**This blog was previously published here**
The adoption of cloud computing has displaced decades of on-premise, centralized corporate data centers. This approach permits data to be widely distributed across cloud providers, seamlessly carrying data through international borders. 2020 was a great example of why we’re witnessing these heightened cloud trends. While many companies already had plans to digitize their business, the pandemic required them to act immediately, forcing cloud-based infrastructure to take-off as the key to digital business offerings.- Advertisement –
Simultaneously, private and public cloud options have complemented traditional on-premise architectures, resulting in hybrid cloud strategies that allow data and apps to move between two environments. Essentially, a hybrid cloud platform gives organizations a higher level of control, flexibility, deployment, security and compliance. However, they also deliver a new level of complexity, which comes with its own set of challenges, especially when customers try to change their cloud for sensitive workloads, build short-term solutions, and apply band-aids on critical issues.
So, how can we best utilize a cloud approach while staying ahead of challenges such as data residency compliance?
Increasing country-specific data regulations
For many use cases, including multinational organizations that are required to store data in specific locations for regulatory reasons, a distributed cloud approach is the best bet. Referred to by Gartner as the ‘next generation of cloud computing,’ the distributed cloud is the first cloud model to incorporate physical location of cloud-delivered services.
Currently, more than 130 countries have enacted individual data privacy laws. As more and more countries implement data residency regulations, the process of being and staying compliant is becoming increasingly complex. That’s why a distributed cloud, one that integrates appropriately to the central cloud and allows enterprises to extend their applications and serve customers in different locations without impacting their system, is the answer. This reduces a business’s necessary spend on utilizing multiple central clouds, rebuilding data stacks, or building a hybrid cloud themselves.- Advertisement –
Data residency and data localization challenges are best solved with a distributed cloud model. Data residency is a complex problem that seems easy to solve on the surface, but it’s proven to be just the opposite.

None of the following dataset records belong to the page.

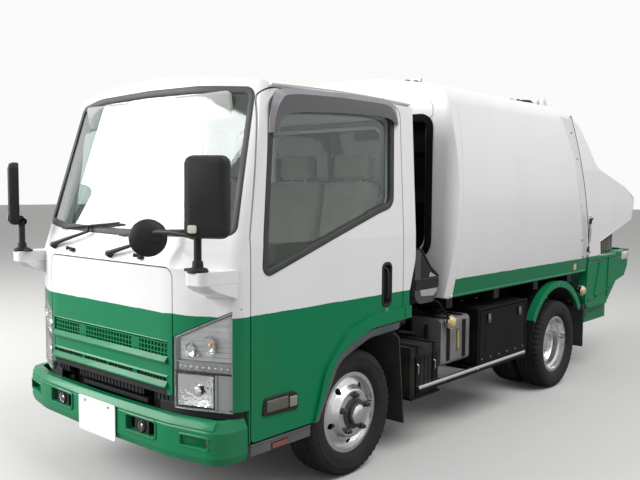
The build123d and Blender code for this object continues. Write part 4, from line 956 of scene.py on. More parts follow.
seals = Piece("window_seals", rubber_seal)
seal_rows = [(-22, -8), (-22, -3), (-12, 2.5), (4, 3.5), (11, 1.0), (11, -2), (0, -12)]
ring(seals, screen_outline, seal_rows, on_front)
rear_window = rounded([(-620, 1480, 60), (620, 1480, 60), (600, 1900, 60), (-600, 1900, 60)])
ring(seals, rear_window, [(-12, -20), (-12, 2), (6, 5), (14, 1), (14, -2)], on_back)
seals.mounted("cab", "dark_plastic", sharp=50)

# Washer nozzles below the screen.
cowl = Piece("cowl_details", dark_plastic)
for place in (-323, 289):
    x, y, z = on_front(place, 1208, 0)
    cowl.turned([(0, 0), (0, 21), (9, 19), (15, 12), (17, 0)], (x, y, z), 16, axis="Z")
    nozzle = [(x - 8, y + 2, z + 8), (x - 24, y - 8, z + 14), (x - 38, y - 14, z + 15)]
    cowl.pipe(nozzle, 8, 10, radii=[11, 8, 11])
cowl.mounted("cab", "dark_plastic")

# Rain gutters: folded strips that are welded along the cab's sides over its doors.
gutters = Piece("rain_gutters", cab_paint)
gutter_rows = [(-6, -3), (5, -4), (8, 3), (5, 5), (-10, 6)]
loops = []
for share in spread(0, 1, 24):
    x, y, z = on_side(-640 + 1110 * share, 2026 + 12 * sin(pi * share), 0)
    loops.append([(x + out, y, z + up) for out, up in gutter_rows])
gutters.skin(loops)
gutters.both_sides()
gutters.mounted("cab", "cab_paint", sharp=50)


# Headlamps: a moulded housing behind one clear cover. A clear upper field holds the amber turn lamp, and a
# dark band and a shelf with bright dots part it from the faceted lower reflector.
# Columns on the corner: distances along the plan line from its start; heights in millimetres
lamp_grey = finish_of("lamp_grey", (0.44, 0.44, 0.45), 0.35, 0.3, 90.0, 0.1, Metallic=0.5)
lamp_silver = Finish("lamp_silver", (0.66, 0.66, 0.68), 0.35, Metallic=0.6)
lamp_silver.bump((lamp_silver.place("Z") * 210.0).math("SINE"), 0.15, 0.003)
amber = finish_of("amber", (0.74, 0.42, 0.20), 0.15, 0.2, 120.0, 0.1)
lamp_start, lamp_end, lamp_low, lamp_high, recess_end = 4, 302, 538, 866, 322
band_low, shelf_low, shelf_high, wall = 708, 714, 754, 6


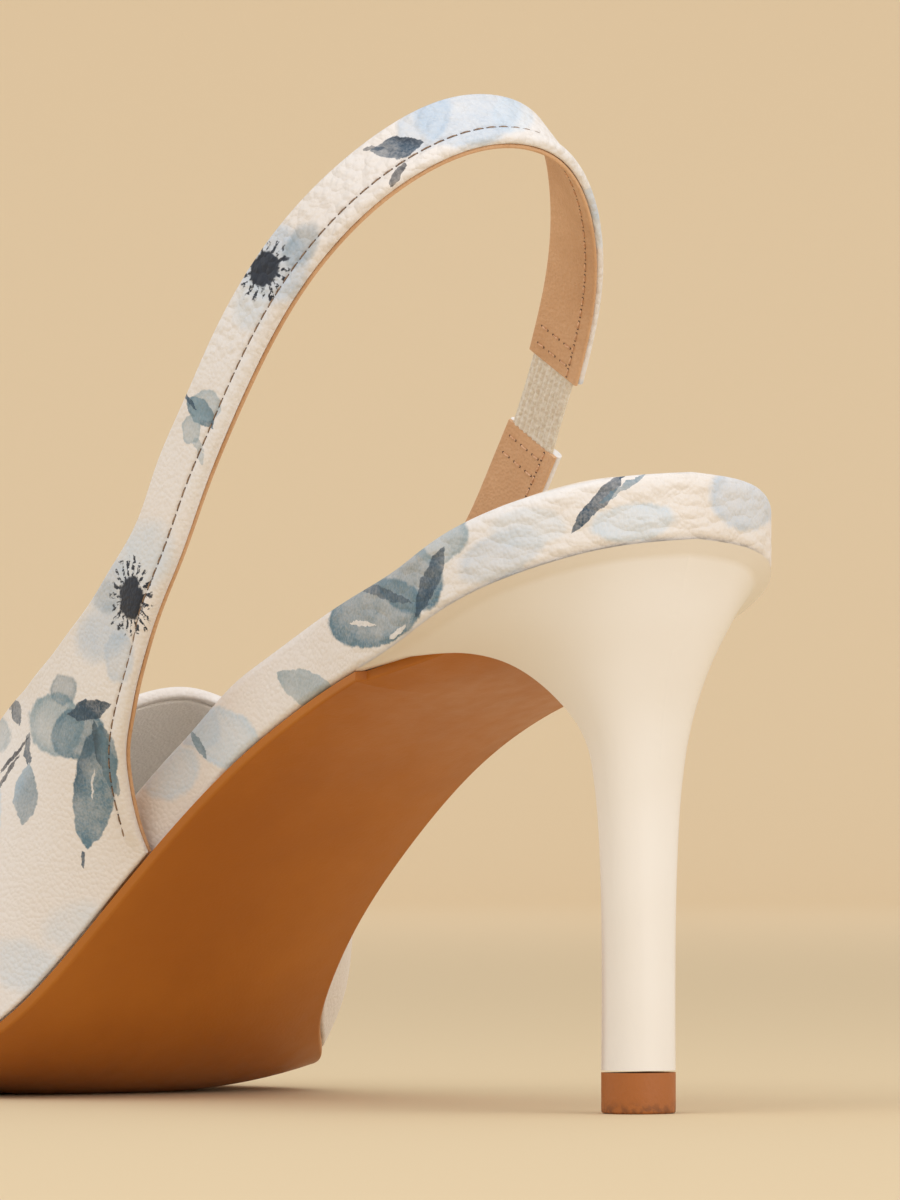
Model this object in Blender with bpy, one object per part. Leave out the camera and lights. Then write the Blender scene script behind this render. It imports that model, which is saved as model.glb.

In an attempt to ensure compliance, enterprises often look to hyperscale cloud providers like Amazon AWS, Google Cloud Platform and Microsoft’s Azure, in the country they’re hoping to operate in and build their own integrations and workarounds. But if they’re building this in the UK, for example, it’s difficult to replicate this application in other countries, like Singapore. In reality, they’re just spending time creating an unsustainable solution that isn’t scalable across localities, all while still lacking the necessary compliance expertise. These enterprises end up replicating or moving more data than required, resulting in copies of the data being spread across the cloud, which are then hard to manage and protect, and ultimately lead to bigger bills in the central cloud.
Data Residency-as-a-Service is the ultimate distributed cloud approach
Rather than providing a centralized solution for everything, a distributed cloud can meet each specific customer and country requirement. It also gives enterprises the ability to properly use their original investments in existing central clouds while executing a unified cloud strategy for location-based data needs. This is especially important when customers are looking to utilize SaaS solutions that depend on central clouds since they often can’t easily localize data independently.
Hybrid clouds were originally intended to enable a unified strategy. Yet, enterprises continue to struggle to get the level of value they initially expected out of their private cloud deployments, especially in compliance-centric use cases where ongoing research and expertise is needed. However, enterprises can now consider a distributed cloud-based offering such as ‘Data Residency-as-a-Service’ to meet global compliance standards.
As businesses look to expand into new countries that require data sets to be localized in different regions, it’s essential to stay ahead of these challenges or they risk losing business in the region altogether.
Ultimately, a distributed SaaS platform with data localization and residency compliance woven into the software provides a quick and compliance-centric solution. This approach efficiently extends enterprise applications and ensures compliance with local data regulations in each respective location.